_The request:_ Write out the listing beneath this instruction in its entirety, exactly as it reads.
____________
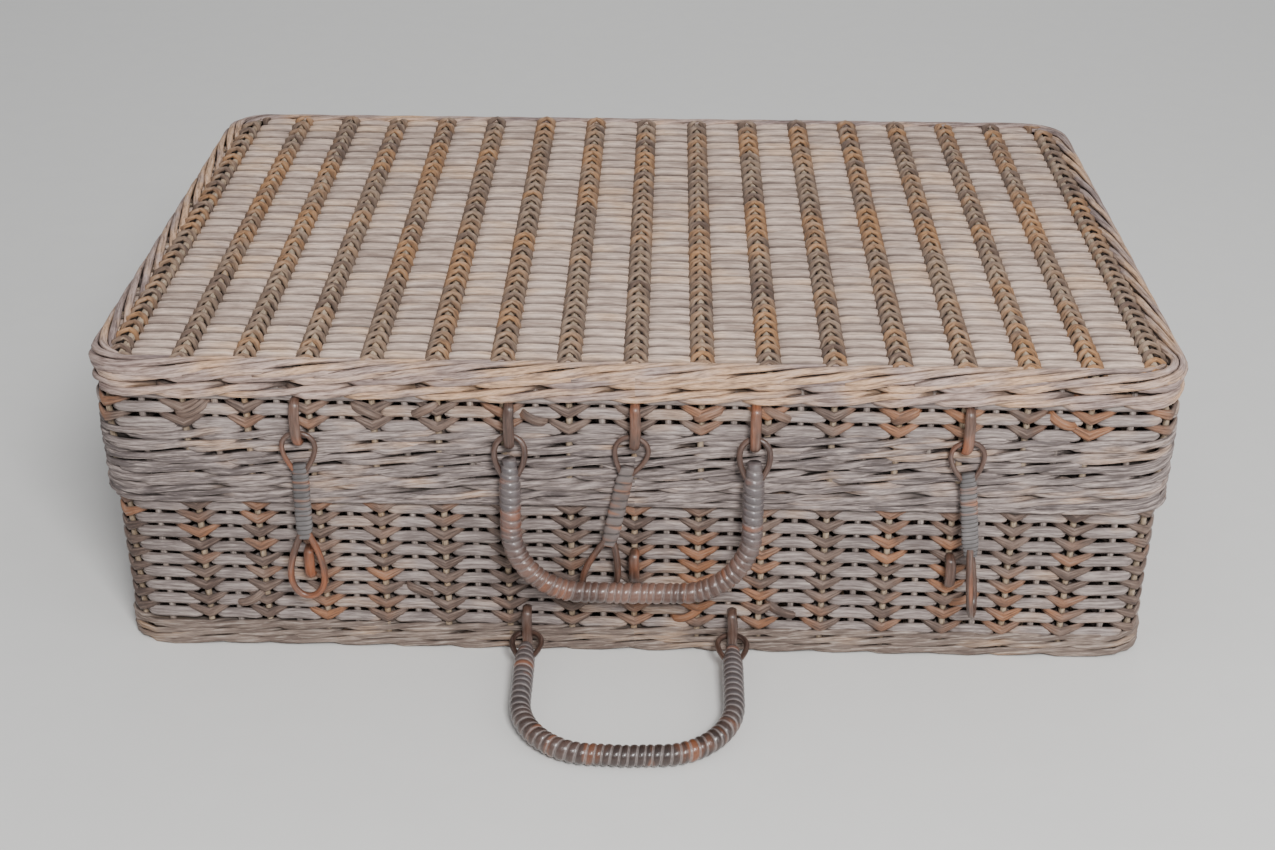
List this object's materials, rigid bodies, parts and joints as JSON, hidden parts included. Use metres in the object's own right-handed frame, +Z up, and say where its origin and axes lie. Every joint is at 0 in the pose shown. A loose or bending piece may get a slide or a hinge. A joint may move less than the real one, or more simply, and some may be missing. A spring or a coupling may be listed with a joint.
{
  "type": "wicker suitcase basket",
  "caption": "Woven cane suitcase basket: a tray with a hinged deep lid, hasps with catches, and bound swinging handles on the lid and at the foot of the tray.",
  "frame": {"origin": "middle of the underside of the base, on the surface that it stands on", "axes": "+X along the length to the right, -Y towards the front with the hasps and handles, +Z up"},
  "size_m": [0.611, 0.5343, 0.194],
  "materials": {
    "panel_weave": "matt weathered split cane",
    "wall_weave": "matt weathered cane",
    "border_cane": "matt cane, lightly worn",
    "stakes": "matt round cane",
    "fitting_cane": "dark cane with a low sheen",
    "handle_core": "matt round cane",
    "binding_cane": "split cane with its glossy skin outwards"
  },
  "bodies": {
    "base": {"base_bottom_weave": "panel_weave", "base_bottom_sticks": "stakes", "base_foot_border": "border_cane", "base_wall_weave": "wall_weave", "base_rim_border": "border_cane", "base_front_stakes": "stakes", "base_back_stakes": "stakes", "base_left_stakes": "stakes", "base_right_stakes": "stakes", "base_bystakes": "stakes", "hinge_ring_left": "fitting_cane", "hinge_ring_middle": "fitting_cane", "hinge_ring_right": "fitting_cane", "base_handle_staple_left": "fitting_cane", "base_handle_staple_right": "fitting_cane", "hasp_catch_left": "fitting_cane", "hasp_catch_middle": "fitting_cane", "hasp_catch_right": "fitting_cane"},
    "lid": {"lid_top_weave": "panel_weave", "lid_top_stakes": "stakes", "lid_top_bystakes": "stakes", "lid_edge_border": "border_cane", "lid_rim_band": "border_cane", "lid_open_band": "wall_weave", "lid_wale_band": "wall_weave", "lid_bottom_border": "border_cane", "lid_front_stakes": "stakes", "lid_back_stakes": "stakes", "lid_left_stakes": "stakes", "lid_right_stakes": "stakes", "lid_bystakes": "stakes", "lid_handle_staple_left": "fitting_cane", "lid_handle_staple_right": "fitting_cane", "hasp_hanger_left": "fitting_cane", "hasp_hanger_middle": "fitting_cane", "hasp_hanger_right": "fitting_cane"},
    "lid_handle": {"lid_handle_core": "handle_core", "lid_handle_binding": "binding_cane"},
    "base_handle": {"base_handle_core": "handle_core", "base_handle_binding": "binding_cane"},
    "hasp_left": {"hasp_left_cane": "fitting_cane", "hasp_left_binding": "binding_cane"},
    "hasp_middle": {"hasp_middle_cane": "fitting_cane", "hasp_middle_binding": "binding_cane"},
    "hasp_right": {"hasp_right_cane": "fitting_cane", "hasp_right_binding": "binding_cane"}
  },
  "joints": [
    {"name": "lid_hinge", "type": "hinge", "parent": "base", "child": "lid", "pos_m": [0, 0.206, 0.103], "axis": [-1, 0, 0], "range_deg": [0, 180]},
    {"name": "lid_handle_swing", "type": "hinge", "parent": "lid", "child": "lid_handle", "pos_m": [-0.0015, -0.2066, 0.15], "axis": [-1, 0, 0], "range_deg": [0, 110]},
    {"name": "base_handle_swing", "type": "hinge", "parent": "base", "child": "base_handle", "pos_m": [-0.0025, -0.2034, 0.014], "axis": [-1, 0, 0], "range_deg": [0, 50]},
    {"name": "hasp_left_swing", "type": "hinge", "parent": "lid", "child": "hasp_left", "pos_m": [-0.19, -0.2066, 0.15], "axis": [-1, 0, 0], "range_deg": [-3, 110]},
    {"name": "hasp_middle_sway", "type": "hinge", "parent": "lid", "child": "hasp_middle", "pos_m": [0, -0.2066, 0.15], "axis": [0, 1, 0], "range_deg": [0, 14]},
    {"name": "hasp_right_swing", "type": "hinge", "parent": "lid", "child": "hasp_right", "pos_m": [0.186, -0.2066, 0.15], "axis": [-1, 0, 0], "range_deg": [0, 110]}
  ]
}
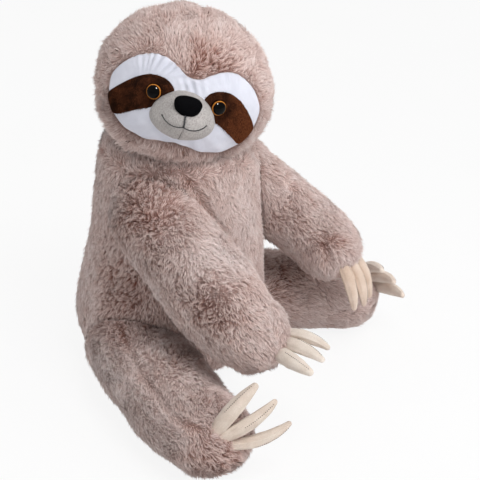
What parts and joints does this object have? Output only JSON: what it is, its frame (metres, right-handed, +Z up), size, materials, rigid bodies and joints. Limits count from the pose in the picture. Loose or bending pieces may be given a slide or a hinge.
____________
_Solution below:_
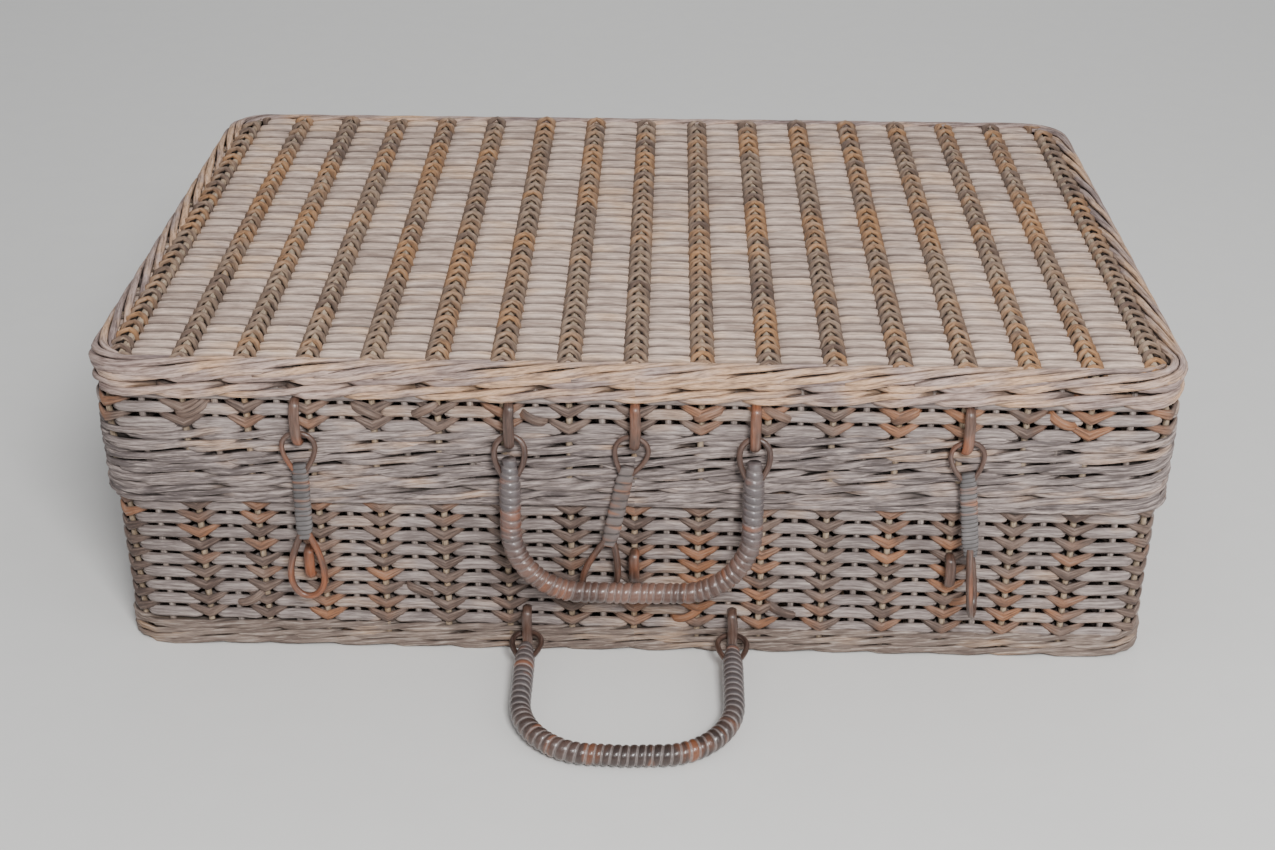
List this object's materials, rigid bodies, parts and joints as JSON, hidden parts included. Use metres in the object's own right-handed frame, +Z up, and say where its origin and axes lie. Every joint is at 0 in the pose shown. A loose or bending piece may get a slide or a hinge. A joint may move less than the real one, or more simply, and some may be missing. A spring or a coupling may be listed with a joint.
{
  "type": "wicker suitcase basket",
  "caption": "Woven cane suitcase basket: a tray with a hinged deep lid, hasps with catches, and bound swinging handles on the lid and at the foot of the tray.",
  "frame": {"origin": "middle of the underside of the base, on the surface that it stands on", "axes": "+X along the length to the right, -Y towards the front with the hasps and handles, +Z up"},
  "size_m": [0.611, 0.5343, 0.194],
  "materials": {
    "panel_weave": "matt weathered split cane",
    "wall_weave": "matt weathered cane",
    "border_cane": "matt cane, lightly worn",
    "stakes": "matt round cane",
    "fitting_cane": "dark cane with a low sheen",
    "handle_core": "matt round cane",
    "binding_cane": "split cane with its glossy skin outwards"
  },
  "bodies": {
    "base": {"base_bottom_weave": "panel_weave", "base_bottom_sticks": "stakes", "base_foot_border": "border_cane", "base_wall_weave": "wall_weave", "base_rim_border": "border_cane", "base_front_stakes": "stakes", "base_back_stakes": "stakes", "base_left_stakes": "stakes", "base_right_stakes": "stakes", "base_bystakes": "stakes", "hinge_ring_left": "fitting_cane", "hinge_ring_middle": "fitting_cane", "hinge_ring_right": "fitting_cane", "base_handle_staple_left": "fitting_cane", "base_handle_staple_right": "fitting_cane", "hasp_catch_left": "fitting_cane", "hasp_catch_middle": "fitting_cane", "hasp_catch_right": "fitting_cane"},
    "lid": {"lid_top_weave": "panel_weave", "lid_top_stakes": "stakes", "lid_top_bystakes": "stakes", "lid_edge_border": "border_cane", "lid_rim_band": "border_cane", "lid_open_band": "wall_weave", "lid_wale_band": "wall_weave", "lid_bottom_border": "border_cane", "lid_front_stakes": "stakes", "lid_back_stakes": "stakes", "lid_left_stakes": "stakes", "lid_right_stakes": "stakes", "lid_bystakes": "stakes", "lid_handle_staple_left": "fitting_cane", "lid_handle_staple_right": "fitting_cane", "hasp_hanger_left": "fitting_cane", "hasp_hanger_middle": "fitting_cane", "hasp_hanger_right": "fitting_cane"},
    "lid_handle": {"lid_handle_core": "handle_core", "lid_handle_binding": "binding_cane"},
    "base_handle": {"base_handle_core": "handle_core", "base_handle_binding": "binding_cane"},
    "hasp_left": {"hasp_left_cane": "fitting_cane", "hasp_left_binding": "binding_cane"},
    "hasp_middle": {"hasp_middle_cane": "fitting_cane", "hasp_middle_binding": "binding_cane"},
    "hasp_right": {"hasp_right_cane": "fitting_cane", "hasp_right_binding": "binding_cane"}
  },
  "joints": [
    {"name": "lid_hinge", "type": "hinge", "parent": "base", "child": "lid", "pos_m": [0, 0.206, 0.103], "axis": [-1, 0, 0], "range_deg": [0, 180]},
    {"name": "lid_handle_swing", "type": "hinge", "parent": "lid", "child": "lid_handle", "pos_m": [-0.0015, -0.2066, 0.15], "axis": [-1, 0, 0], "range_deg": [0, 110]},
    {"name": "base_handle_swing", "type": "hinge", "parent": "base", "child": "base_handle", "pos_m": [-0.0025, -0.2034, 0.014], "axis": [-1, 0, 0], "range_deg": [0, 50]},
    {"name": "hasp_left_swing", "type": "hinge", "parent": "lid", "child": "hasp_left", "pos_m": [-0.19, -0.2066, 0.15], "axis": [-1, 0, 0], "range_deg": [-3, 110]},
    {"name": "hasp_middle_sway", "type": "hinge", "parent": "lid", "child": "hasp_middle", "pos_m": [0, -0.2066, 0.15], "axis": [0, 1, 0], "range_deg": [0, 14]},
    {"name": "hasp_right_swing", "type": "hinge", "parent": "lid", "child": "hasp_right", "pos_m": [0.186, -0.2066, 0.15], "axis": [-1, 0, 0], "range_deg": [0, 110]}
  ]
}
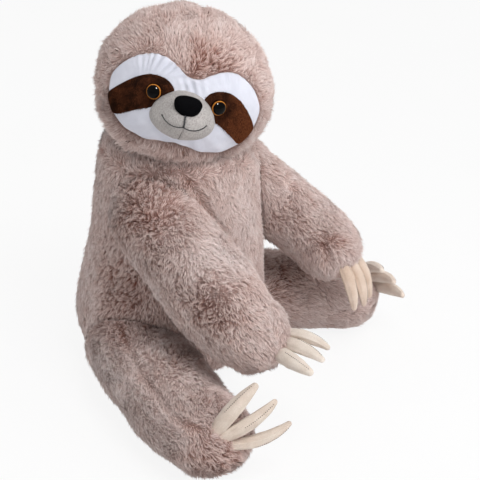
What parts and joints does this object have? Output only JSON: what it is, its frame (metres, right-handed, +Z up), size, materials, rigid bodies and joints. Limits count from the pose in the picture. Loose or bending pieces may be given a slide or a hinge.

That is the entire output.